In the meantime, however, the flip side of a weaken yen is increasing import costs. Japan - especially in the wake of the Fukushima disaster, which closed its nuclear plants - imports 81 percent of its energy needs according to Japan's Director General for Policy Planning and Statistics. With the entire Middle East becoming more unstable, fuel costs could become crushing. It imports roughly 60 percent of its food annually, according to the US Department of Agriculture's Economic Research Service. Food inflation, according to the Food and Agriculture Office of the United Nations, shows little sign of abating, a frightening concern on the part of the vast Japanese elderly population on fixed incomes. In July 2012, the shocking phenomenon of starvation deaths among the elderly appeared, perhaps for the first time since World War II.

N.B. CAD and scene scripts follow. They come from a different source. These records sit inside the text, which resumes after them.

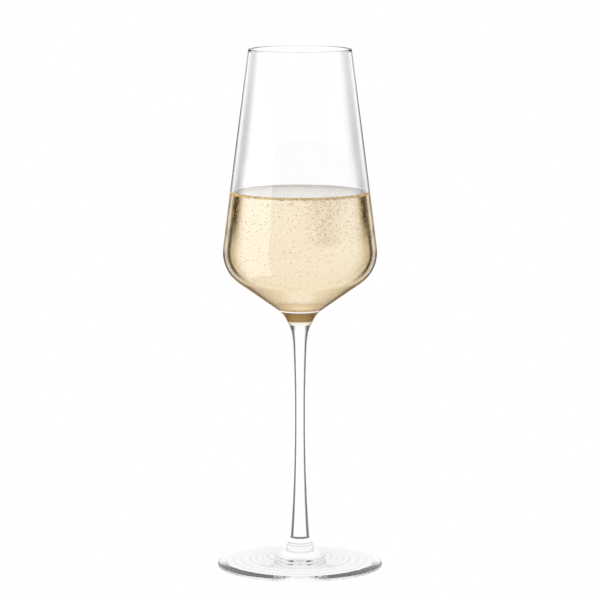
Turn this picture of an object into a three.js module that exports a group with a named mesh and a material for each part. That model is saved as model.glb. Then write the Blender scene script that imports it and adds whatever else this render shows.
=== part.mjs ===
// A champagne flute with a pour of champagne in it.
//
// The glass is a three-piece stemware construction: a thin blown bowl, a solid drawn stem and a
// spun foot, fused end to end while hot. The champagne and the collar of bubbles around its
// surface are separate bodies inside the bowl.
//
// Units are millimetres, +Z is up, and the origin is the centre of the plane the foot rests on.
// Every piece is a solid of revolution about Z, so each one is a profile of (radius, height)
// points turned by a LatheGeometry.

import * as THREE from "three";

// ---------------------------------------------------------------- driving dimensions

const HEIGHT = 240; // foot to rim
const SEGMENTS = 48; // facets around the axis
const CHORD_ERROR = 0.05; // how far a chord of a round stretch may lie from its arc

const FOOT = {
  radius: 38.2,
  edgeThickness: 1.3,
  bearingInner: 32, // the foot rests on a flat ring from here to bearingOuter
  bearingOuter: 37,
  hollowDepth: 2.2, // how far the underside is domed up at the axis
  coneRadius: 9.3, // where the top of the disc meets the central cone
  coneHeight: 4.6,
  coneRound: 5,
};

const STEM = {
  bottom: 14, // height of the seam between foot and stem
  bottomRadius: 4.25,
  top: 113, // height of the seam between stem and bowl
  topRadius: 5.1,
  waistRadius: 2.32,
};

const BOWL = {
  rimRadius: 23.6,
  rimWall: 1,
  rimRound: 0.45,
  shoulder: 138.5, // height at which the side wall's line meets the lower cone's
  shoulderRadius: 36.57, // radius there, before the corner is rounded
  shoulderRound: 17,
  shoulderWall: 1.3,
  bulge: 0.15, // how far the side wall bows out from straight, half way up
  neck: 118.3, // height at which the lower cone's line meets the flare into the stem
  neckRadius: 7.8,
  neckRound: 13,
  floor: 120.6, // height of the inside of the bowl on the axis
  floorRound: 19, // radius of the rounded floor
  floorSlope: THREE.MathUtils.degToRad(35), // where the floor has become as steep as the cone
};

const CHAMPAGNE = {
  level: 173, // height of the flat part of the surface
  climb: 1.4, // how far the meniscus climbs the wall
  reach: 4.2, // how far the meniscus reaches in from the wall
  gap: 0.3, // clearance to the glass
};

const COLLAR = { width: 1.4, height: 0.9 }; // the ring of bubbles lying on the meniscus

const WALL_MIDDLE = (BOWL.shoulder + HEIGHT) / 2; // half way up the bowl's side wall

// ---------------------------------------------------------------- profiles

const point = (radius, height) => new THREE.Vector2(radius, height);

// The outline through corners, each [radius, height, rounding]. A corner with a rounding is
// replaced by the arc of that radius that touches both of its sides.
function outline(corners) {
  const points = [];
  corners.forEach(([radius, height, rounding], i) => {
    const corner = point(radius, height);
    if (!rounding) {
      points.push(corner);
      return;
    }
    const before = point(...corners[i - 1]).sub(corner).normalize();
    const after = point(...corners[i + 1]).sub(corner).normalize();
    const half = before.angleTo(after) / 2;
    const middle = before.clone().add(after).normalize();
    const centre = corner.clone().addScaledVector(middle, rounding / Math.sin(half));
    const start = corner.clone().addScaledVector(before, rounding / Math.tan(half));
    const turn = (2 * half - Math.PI) * Math.sign(before.cross(after));
    const steps = Math.ceil(Math.abs(turn) / (2 * Math.acos(1 - CHORD_ERROR / rounding)));
    for (let step = 0; step <= steps; step++) {
      points.push(start.clone().rotateAround(centre, (turn * step) / steps));
    }
  });
  return points;
}

// The foot: a shallow disc, domed up underneath, with a cone in the middle that meets the stem.
function footProfile() {
  const edge = FOOT.edgeThickness / 2;
  const underside = new THREE.QuadraticBezierCurve(
    point(0, FOOT.hollowDepth),
    point(FOOT.bearingInner / 2, FOOT.hollowDepth),
    point(FOOT.bearingInner, 0),
  );
  const top = outline([
    [FOOT.bearingOuter, 0],
    [FOOT.radius, 0, edge],
    [FOOT.radius, FOOT.edgeThickness, edge],
    [FOOT.coneRadius, FOOT.coneHeight, FOOT.coneRound],
    [STEM.bottomRadius + 0.1, STEM.bottom - 1.4, 3],
    [STEM.bottomRadius, STEM.bottom],
  ]);
  return [...underside.getPoints(6), ...top, point(0, STEM.bottom)];
}

// The stem: a solid rod, drawn to a waist, that thickens towards the foot and the bowl.
function stemProfile() {
  const side = new THREE.SplineCurve([
    point(STEM.bottomRadius, STEM.bottom),
    point(3.75, 21),
    point(3.15, 32),
    point(2.62, 46),
    point(STEM.waistRadius, 62),
    point(STEM.waistRadius, 78),
    point(2.62, 91),
    point(3.15, 104.5),
    point(3.95, 110),
    point(STEM.topRadius, STEM.top),
  ]);
  return [point(0, STEM.bottom), ...side.getPoints(18), point(0, STEM.top)];
}

// The radius of the bowl's side wall, outside or inside, at a height above the shoulder.
function wallRadius(height, inside) {
  const up = (height - BOWL.shoulder) / (HEIGHT - BOWL.shoulder);
  const wall = THREE.MathUtils.lerp(BOWL.shoulderWall, BOWL.rimWall, up);
  const radius = THREE.MathUtils.lerp(BOWL.shoulderRadius, BOWL.rimRadius, up);
  return radius + 4 * BOWL.bulge * up * (1 - up) - (inside ? wall : 0);
}

// The inside of the bowl, from its floor on the axis up to a height, kept inset from the glass.
function innerOutline(height, inset = 0) {
  const floorRound = BOWL.floorRound - inset;
  const centre = BOWL.floor + BOWL.floorRound;
  const floor = [0, 1 / 3, 2 / 3, 1].map((share) => {
    const slope = BOWL.floorSlope * share;
    return [floorRound * Math.sin(slope), centre - floorRound * Math.cos(slope)];
  });
  const shoulder = [
    wallRadius(BOWL.shoulder, true) - inset,
    BOWL.shoulder + BOWL.shoulderWall * 0.8 + inset * 0.7,
    BOWL.shoulderRound - BOWL.shoulderWall - inset,
  ];
  return outline([...floor, shoulder, [wallRadius(height, true) - inset, height]]);
}

// The bowl: a tapering wall with a high shoulder over a cone that closes onto the stem.
function bowlProfile() {
  const outside = outline([
    [STEM.topRadius, STEM.top],
    [BOWL.neckRadius, BOWL.neck, BOWL.neckRound],
    [BOWL.shoulderRadius, BOWL.shoulder, BOWL.shoulderRound],
    [wallRadius(WALL_MIDDLE), WALL_MIDDLE],
    [BOWL.rimRadius, HEIGHT, BOWL.rimRound],
    [BOWL.rimRadius - BOWL.rimWall, HEIGHT, BOWL.rimRound],
    [wallRadius(WALL_MIDDLE, true), WALL_MIDDLE],
  ]);
  const inside = innerOutline(WALL_MIDDLE).reverse().slice(1);
  return [point(0, STEM.top), ...outside, ...inside];
}

// The champagne: it fills the bowl to its level, with a meniscus that climbs the wall.
function champagneProfile() {
  const side = innerOutline(CHAMPAGNE.level + CHAMPAGNE.climb, CHAMPAGNE.gap);
  const edge = side.at(-1);
  const meniscus = new THREE.QuadraticBezierCurve(
    edge,
    point(edge.x - 0.6, CHAMPAGNE.level),
    point(edge.x - CHAMPAGNE.reach, CHAMPAGNE.level),
  );
  return [...side, ...meniscus.getPoints(5).slice(1), point(0, CHAMPAGNE.level)];
}

// The collar of bubbles: a soft ring that lies on the meniscus, just clear of glass and champagne.
function collarProfile() {
  const bottom = CHAMPAGNE.level + CHAMPAGNE.climb + CHAMPAGNE.gap;
  const outer = wallRadius(bottom, true) - CHAMPAGNE.gap;
  const inner = outer - COLLAR.width;
  return [
    point(inner, bottom),
    point(outer, bottom),
    point(outer - 0.15, bottom + COLLAR.height),
    point(inner + 0.3, bottom + COLLAR.height),
    point(inner, bottom),
  ];
}

// ---------------------------------------------------------------- materials

const glass = new THREE.MeshStandardMaterial({
  color: 0xf4f7f8,
  roughness: 0.02,
  metalness: 0,
  transparent: true,
  opacity: 0.35,
});
const champagne = new THREE.MeshStandardMaterial({
  color: 0xf2dda6,
  roughness: 0.03,
  metalness: 0,
  transparent: true,
  opacity: 0.75,
});
const foam = new THREE.MeshStandardMaterial({ color: 0xfbf3df, roughness: 0.35, metalness: 0 });

// ---------------------------------------------------------------- assembly

const pieces = {
  foot: [footProfile, glass],
  stem: [stemProfile, glass],
  bowl: [bowlProfile, glass],
  champagne: [champagneProfile, champagne],
  bubble_collar: [collarProfile, foam],
};

const flute = new THREE.Group();
for (const [name, [profile, material]] of Object.entries(pieces)) {
  const mesh = new THREE.Mesh(new THREE.LatheGeometry(profile(), SEGMENTS), material);
  mesh.name = name;
  mesh.rotation.x = Math.PI / 2; // a lathe turns about Y, and the flute stands along Z
  flute.add(mesh);
}

export default flute;
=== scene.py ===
"""The looks of a champagne flute with a pour of champagne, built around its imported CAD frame."""

import functools
import math
import random

import bmesh
import bpy
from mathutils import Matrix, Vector


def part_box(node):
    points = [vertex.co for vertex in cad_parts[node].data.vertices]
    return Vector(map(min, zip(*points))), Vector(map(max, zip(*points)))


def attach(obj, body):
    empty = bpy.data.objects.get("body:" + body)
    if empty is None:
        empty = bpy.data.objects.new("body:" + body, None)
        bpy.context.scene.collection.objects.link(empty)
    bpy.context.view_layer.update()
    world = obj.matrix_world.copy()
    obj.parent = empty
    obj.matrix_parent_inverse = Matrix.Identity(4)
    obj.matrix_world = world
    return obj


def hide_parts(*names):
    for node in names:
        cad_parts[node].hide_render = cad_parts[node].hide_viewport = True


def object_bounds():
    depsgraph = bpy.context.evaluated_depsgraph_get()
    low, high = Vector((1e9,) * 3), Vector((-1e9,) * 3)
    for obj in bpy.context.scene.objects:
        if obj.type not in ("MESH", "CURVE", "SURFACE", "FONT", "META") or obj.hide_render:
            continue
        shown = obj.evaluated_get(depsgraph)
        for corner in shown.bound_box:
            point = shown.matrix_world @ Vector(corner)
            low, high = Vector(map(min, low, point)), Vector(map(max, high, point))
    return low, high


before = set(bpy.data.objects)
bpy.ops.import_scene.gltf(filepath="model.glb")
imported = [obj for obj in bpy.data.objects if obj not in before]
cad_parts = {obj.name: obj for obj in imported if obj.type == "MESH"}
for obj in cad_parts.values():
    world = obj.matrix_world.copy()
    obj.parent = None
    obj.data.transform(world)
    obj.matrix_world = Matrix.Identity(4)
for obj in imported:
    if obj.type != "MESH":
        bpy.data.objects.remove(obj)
cad_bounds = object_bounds()
scene = bpy.context.scene

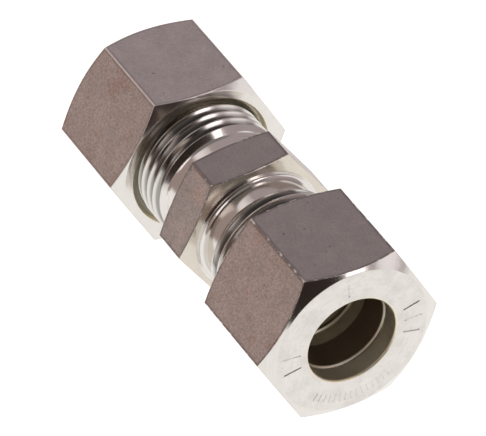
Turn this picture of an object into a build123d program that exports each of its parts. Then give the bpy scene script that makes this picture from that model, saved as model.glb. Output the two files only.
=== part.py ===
from build123d import *
import os
from math import cos, radians, sin, tan

# Straight tube union for 12 mm tube, light series, sealed by a cutting ring at each end.
# The bore runs along X and the origin is the middle of the body. +Z is up: the nuts lie on a flat.
# Outlines are lists of (position along X, radius) points that are turned about X, in millimetres.

# Thread, M18 x 1.5, right-hand. The gap is the play along X between a flank and its neighbour.
PITCH = 1.5
MAJOR_RADIUS = 9.0
PITCH_RADIUS = MAJOR_RADIUS - 0.6495 * PITCH / 2
FLANK_SLOPE = tan(radians(30))
FLANK_GAP = 0.06
BODY_CREST_RADIUS = MAJOR_RADIUS - 0.03
BODY_ROOT_RADIUS = MAJOR_RADIUS - 0.62 * PITCH
NUT_CREST_RADIUS = MAJOR_RADIUS - 0.533 * PITCH
NUT_ROOT_RADIUS = MAJOR_RADIUS + 0.05
CUTTER_OVERSHOOT = 0.08

# Body
BODY_HALF_LENGTH = 14.0
BODY_ACROSS_FLATS = 19.0
BODY_HEX_HALF_WIDTH = 3.2
BODY_HEX_FACE_RADIUS = 8.75
BODY_HEX_CHAMFER = radians(15)
BODY_HEX_TURN = 5.4
HUB_RADIUS = 8.6
UNDERCUT_RADIUS = 7.9
UNDERCUT_END = 6.3
UNDERCUT_FILLET = 0.5
BODY_GROOVE_START = UNDERCUT_END - PITCH / 2
BODY_END_RADIUS = 7.95
STOP_HALF_SPACING = 7.0
FLOW_RADIUS = 5.0
FLOW_EDGE_BREAK = 0.15
SOCKET_RADIUS = 6.05
CONE_MOUTH_RADIUS = 7.15
CONE_SLOPE = tan(radians(12))
CONE_EDGE_BREAK = 0.12

# Nut, measured from its outer face inwards
NUT_FACE = 27.3
NUT_LENGTH = 15.5
NUT_ACROSS_FLATS = 22.0
NUT_OUTER_FACE_RADIUS = 10.6
NUT_OUTER_CHAMFER = radians(30)
NUT_INNER_FACE_RADIUS = 10.95
NUT_INNER_CHAMFER = radians(24)
NUT_BORE_RADIUS = 6.15
NUT_BORE_EDGE_FILLET = 0.3
SEAT_START = 2.6
CAVITY_RADIUS = 8.05
CAVITY_END = 5.6
RELIEF_RADIUS = 9.15
RELIEF_END = 8.3
NUT_COUNTERSINK_RADIUS = 9.8
NUT_COUNTERSINK_SLOPE = tan(radians(30))
RIDGE_FILLET = 0.15

# Cutting ring, measured from its back end, which lies in the nut's 45 degree seat
RING_BACK = 2.85
RING_LENGTH = 9.5
RING_BORE_RADIUS = 6.05
RING_BACK_RADIUS = 6.35
RING_LEAD_IN = 0.2
RING_LEAD_IN_DEPTH = 0.3
COLLAR_RADIUS = 7.8
COLLAR_WIDTH = 1.4
NECK_RADIUS = 7.1
NECK_START = 4.6
NOSE_RADIUS = 6.48
POCKET_RADIUS = 6.3
POCKET_START = 4.4
SECOND_EDGE_START = 6.9
FIRST_EDGE_START = 8.9
EDGE_WIDTH = 0.35

# Plain radial strokes engraved in the nut's outer face. Each row of strokes is
# (middle angle from +Y, number, degrees apart, inner radius, outer radius, width, depth).
DEEP_STROKES = (
    (2, 3, 14, 7.4, 9.8, 0.18, 0.1),
    (95, 1, 0, 7.2, 9.3, 0.18, 0.1),
    (184, 2, 15, 7.3, 9.8, 0.18, 0.1),
)
FINE_STROKES = (
    (-90, 15, 5, 8.2, 9.4, 0.1, 0.04),
)


def turned(outline):
    """Solid turned about X from a closed outline."""
    return revolve(make_face(Polyline(*outline, close=True)), axis=Axis.X)


def hexagon(across_flats, start, end, turn):
    """Hexagonal bar along X with softly rounded ridges, two flats level when turn is zero."""
    sketch = RegularPolygon(across_flats / 2, 6, major_radius=False)
    sketch = fillet(sketch.vertices(), RIDGE_FILLET)
    bar = Plane.YZ.offset(start) * extrude(sketch, end - start)
    return bar.rotate(Axis.X, turn)


def hexagon_limits(start, end, start_radius, start_chamfer, end_radius, end_chamfer):
    """Turned solid whose coned ends chamfer the corners of a hexagon outside its round end faces."""
    reach = 3.0
    return turned(
        [
            (start, 0),
            (start, start_radius),
            (start + reach * tan(start_chamfer), start_radius + reach),
            (end - reach * tan(end_chamfer), end_radius + reach),
            (end, end_radius),
            (end, 0),
        ]
    )


def cut_thread(blank, section, start, end):
    """Cut a right-hand groove, one turn at a time, from a section of (along X, radius) points.

    The groove's centre is at -Z where it starts and again after each whole turn.
    """
    outline = Polyline(*[(radius, along) for along, radius in section], close=True)
    path = Helix(PITCH, PITCH, PITCH_RADIUS)
    turn = sweep(Plane.XZ * make_face(outline), path=path, is_frenet=True).rotate(Axis.Y, 90)
    for index in range(round((end - start) / PITCH)):
        blank -= turn.moved(Location((start + index * PITCH, 0, 0)))
    return blank


def groove_half_width(radius, outward):
    """Half the width of a thread groove that opens outward (+1) or inward (-1)."""
    return PITCH / 4 + FLANK_GAP / 2 + outward * (radius - PITCH_RADIUS) * FLANK_SLOPE


def groove_section(root, mouth, outward):
    """Four-cornered section of a thread groove between its root and its open mouth."""
    root_half = groove_half_width(root, outward)
    mouth_half = groove_half_width(mouth, outward)
    return [(-root_half, root), (root_half, root), (mouth_half, mouth), (-mouth_half, mouth)]


def other_end(shape):
    """The same shape at the -X end."""
    return shape.rotate(Axis.Z, 180)


def mirrored(half_outline):
    """Outline of both ends, from the half that runs outward from the middle."""
    return [(-x, r) for x, r in reversed(half_outline)] + half_outline


def threaded_end():
    """Undercut and threaded end on the +X side, with the half of the hub inside the hexagon."""
    crest_start = UNDERCUT_END + BODY_CREST_RADIUS - UNDERCUT_RADIUS
    crest_end = BODY_HALF_LENGTH - (BODY_CREST_RADIUS - BODY_END_RADIUS)
    outline = [
        (0, 0),
        (0, HUB_RADIUS),
        (BODY_HEX_HALF_WIDTH, HUB_RADIUS),
        (BODY_HEX_HALF_WIDTH, UNDERCUT_RADIUS),
        (UNDERCUT_END, UNDERCUT_RADIUS),
        (crest_start, BODY_CREST_RADIUS),
        (crest_end, BODY_CREST_RADIUS),
        (BODY_HALF_LENGTH, BODY_END_RADIUS),
        (BODY_HALF_LENGTH, 0),
    ]
    face = make_face(Polyline(*outline, close=True))
    for along in (BODY_HEX_HALF_WIDTH, UNDERCUT_END):
        corner = face.vertices().sort_by_distance((along, UNDERCUT_RADIUS))[0]
        face = fillet(corner, UNDERCUT_FILLET)
    blank = revolve(face, axis=Axis.X)
    section = groove_section(BODY_ROOT_RADIUS, BODY_CREST_RADIUS + CUTTER_OVERSHOOT, 1)
    return cut_thread(blank, section, BODY_GROOVE_START, BODY_HALF_LENGTH + PITCH)


def body_inside():
    """24 degree cone, tube socket and stop at each end, and the flow bore between the stops."""
    cone_end = BODY_HALF_LENGTH - (CONE_MOUTH_RADIUS - SOCKET_RADIUS) / CONE_SLOPE
    half = [
        (STOP_HALF_SPACING - FLOW_EDGE_BREAK, FLOW_RADIUS),
        (STOP_HALF_SPACING, FLOW_RADIUS + FLOW_EDGE_BREAK),
        (STOP_HALF_SPACING, SOCKET_RADIUS),
        (cone_end, SOCKET_RADIUS),
        (BODY_HALF_LENGTH - CONE_EDGE_BREAK, CONE_MOUTH_RADIUS - CONE_EDGE_BREAK * CONE_SLOPE),
        (BODY_HALF_LENGTH, CONE_MOUTH_RADIUS + CONE_EDGE_BREAK),
        (BODY_HALF_LENGTH, 0),
    ]
    return turned(mirrored(half))


def union_body():
    """Hexagon body with a threaded end on each side."""
    hexagon_part = hexagon(
        BODY_ACROSS_FLATS, -BODY_HEX_HALF_WIDTH, BODY_HEX_HALF_WIDTH, BODY_HEX_TURN
    ) & hexagon_limits(
        -BODY_HEX_HALF_WIDTH,
        BODY_HEX_HALF_WIDTH,
        BODY_HEX_FACE_RADIUS,
        BODY_HEX_CHAMFER,
        BODY_HEX_FACE_RADIUS,
        BODY_HEX_CHAMFER,
    )
    end = threaded_end()
    return hexagon_part + end + other_end(end) - body_inside()


def nut_inside():
    """Tube bore, 45 degree ring seat, cavity, thread relief, thread bore and countersink of the +X nut."""
    seat_depth = CAVITY_RADIUS - NUT_BORE_RADIUS
    relief_slope = RELIEF_RADIUS - CAVITY_RADIUS
    relief_run_out = RELIEF_RADIUS - NUT_CREST_RADIUS
    countersink_depth = (NUT_COUNTERSINK_RADIUS - NUT_CREST_RADIUS) * NUT_COUNTERSINK_SLOPE
    depths = [
        (0, 0),
        (0, NUT_BORE_RADIUS),
        (SEAT_START, NUT_BORE_RADIUS),
        (SEAT_START + seat_depth, CAVITY_RADIUS),
        (CAVITY_END, CAVITY_RADIUS),
        (CAVITY_END + relief_slope / 2, RELIEF_RADIUS),
        (RELIEF_END - relief_run_out / 2, RELIEF_RADIUS),
        (RELIEF_END, NUT_CREST_RADIUS),
        (NUT_LENGTH - countersink_depth, NUT_CREST_RADIUS),
        (NUT_LENGTH, NUT_COUNTERSINK_RADIUS),
        (NUT_LENGTH, 0),
    ]
    return turned([(NUT_FACE - depth, radius) for depth, radius in depths])


def threaded_nut(blank):
    """Cut the nut's thread half a pitch from the body's groove, so that the two are in mesh."""
    section = groove_section(NUT_ROOT_RADIUS, NUT_CREST_RADIUS - CUTTER_OVERSHOOT, -1)
    whole_pitches = int((NUT_FACE - NUT_LENGTH - BODY_GROOVE_START) / PITCH) - 1
    start = BODY_GROOVE_START + (whole_pitches + 0.5) * PITCH
    return cut_thread(blank, section, start, NUT_FACE - (CAVITY_END + RELIEF_END) / 2)


def engraved_strokes(rows):
    """Radial strokes cut into the outer face of the +X nut."""
    strokes = Part()
    for middle_angle, count, spacing, inner, outer, width, depth in rows:
        stroke = extrude(SlotOverall(outer - inner, width), 2 * depth)
        for index in range(count):
            angle = middle_angle + (index - (count - 1) / 2) * spacing
            radius = (inner + outer) / 2
            middle = (radius * cos(radians(angle)), radius * sin(radians(angle)), 0)
            strokes += Plane.YZ.offset(NUT_FACE - depth) * Location(middle, angle) * stroke
    return strokes


def nut():
    """The +X nut."""
    inner_face = NUT_FACE - NUT_LENGTH
    blank = hexagon(NUT_ACROSS_FLATS, inner_face, NUT_FACE, 0) & hexagon_limits(
        inner_face,
        NUT_FACE,
        NUT_INNER_FACE_RADIUS,
        NUT_INNER_CHAMFER,
        NUT_OUTER_FACE_RADIUS,
        NUT_OUTER_CHAMFER,
    )
    blank -= nut_inside()
    bore_edge = blank.edges().sort_by_distance((NUT_FACE, 0, NUT_BORE_RADIUS))[0]
    blank = fillet(bore_edge, NUT_BORE_EDGE_FILLET)
    return threaded_nut(blank) - engraved_strokes(DEEP_STROKES + FINE_STROKES)


def cutting_ring():
    """The +X ring: 45 degree back, collar, tapered neck and two hardened cutting edges inside."""
    back_slope = COLLAR_RADIUS - RING_BACK_RADIUS
    depths = [
        (RING_LEAD_IN_DEPTH, RING_BORE_RADIUS),
        (0, RING_BORE_RADIUS + RING_LEAD_IN),
        (0, RING_BACK_RADIUS),
        (back_slope, COLLAR_RADIUS),
        (back_slope + COLLAR_WIDTH, COLLAR_RADIUS),
        (NECK_START, NECK_RADIUS),
        (RING_LENGTH, NOSE_RADIUS),
        (RING_LENGTH, RING_BORE_RADIUS),
        (FIRST_EDGE_START, RING_BORE_RADIUS),
        (FIRST_EDGE_START - (POCKET_RADIUS - RING_BORE_RADIUS), POCKET_RADIUS),
        (SECOND_EDGE_START + EDGE_WIDTH, POCKET_RADIUS),
        (SECOND_EDGE_START + EDGE_WIDTH, RING_BORE_RADIUS),
        (SECOND_EDGE_START, RING_BORE_RADIUS),
        (SECOND_EDGE_START - (POCKET_RADIUS - RING_BORE_RADIUS), POCKET_RADIUS),
        (POCKET_START, POCKET_RADIUS),
        (POCKET_START, RING_BORE_RADIUS),
    ]
    back = NUT_FACE - RING_BACK
    return turned([(back - depth, radius) for depth, radius in depths])


def main():
    front_nut = nut()
    front_ring = cutting_ring()
    parts = {
        "union_body": union_body(),
        "front_nut": front_nut,
        "rear_nut": other_end(front_nut),
        "front_cutting_ring": front_ring,
        "rear_cutting_ring": other_end(front_ring),
    }
    os.makedirs("parts", exist_ok=True)
    for name, shape in parts.items():
        export_step(shape, f"parts/{name}.step")


main()
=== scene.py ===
import bpy
from collections import namedtuple
from math import cos, radians, sin, tan
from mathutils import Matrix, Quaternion, Vector


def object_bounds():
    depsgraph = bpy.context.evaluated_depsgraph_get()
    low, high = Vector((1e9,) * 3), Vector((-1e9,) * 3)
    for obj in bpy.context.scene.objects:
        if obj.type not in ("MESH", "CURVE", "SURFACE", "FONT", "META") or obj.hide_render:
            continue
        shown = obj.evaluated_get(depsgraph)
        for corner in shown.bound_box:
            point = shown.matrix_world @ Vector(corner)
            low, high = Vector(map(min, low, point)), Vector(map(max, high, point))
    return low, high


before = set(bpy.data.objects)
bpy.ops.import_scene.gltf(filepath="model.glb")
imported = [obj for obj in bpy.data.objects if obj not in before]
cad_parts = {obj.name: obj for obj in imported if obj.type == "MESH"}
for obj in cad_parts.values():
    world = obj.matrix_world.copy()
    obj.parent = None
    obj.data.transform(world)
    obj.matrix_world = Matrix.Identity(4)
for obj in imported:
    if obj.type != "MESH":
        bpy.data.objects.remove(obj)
cad_low, cad_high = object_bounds()

# Straight cutting-ring tube union in bright steel. Metres; the bore runs along X and +Z is up.
MM = 0.001

# Camera. The azimuth is measured from -Y towards +X.
VIEW_AZIMUTH = radians(60.8)
VIEW_ELEVATION = radians(39.7)
VIEW_ROLL = radians(0.87)
VIEW_DISTANCE = 0.6834
LENS_MM = 401.9
SENSOR_MM = 36.0
AIM_LEFT = 0.33 * MM
AIM_BELOW = 0.42 * MM
CLIP_NEAR = 0.05
CLIP_FAR = 20.0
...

However, as Jim Walker, head of the Asianomics financial analysis firm in Hong Kong, points out, Japan is in effect at full employment now. Increasing the job market with a finite labor force dares more inflation - or a bigger imported labor force.

There are also questions over the competitiveness of Japanese firms, many of which, like Sony, have simply lost their edge to nimbler South Korean and even Chinese companies, not to mention companies like Apple in the United States.

"What if the products and services Japan can produce and provide are simply no longer competitive with those from Korea and China?" Prestowitz asks. "What if Japanese corporations fail to invest aggressively enough? What if Japanese can't operate in the global economy as readily as Germans, Chinese, and Koreans? These are the key questions for which Japan and the world hope Abe has answers."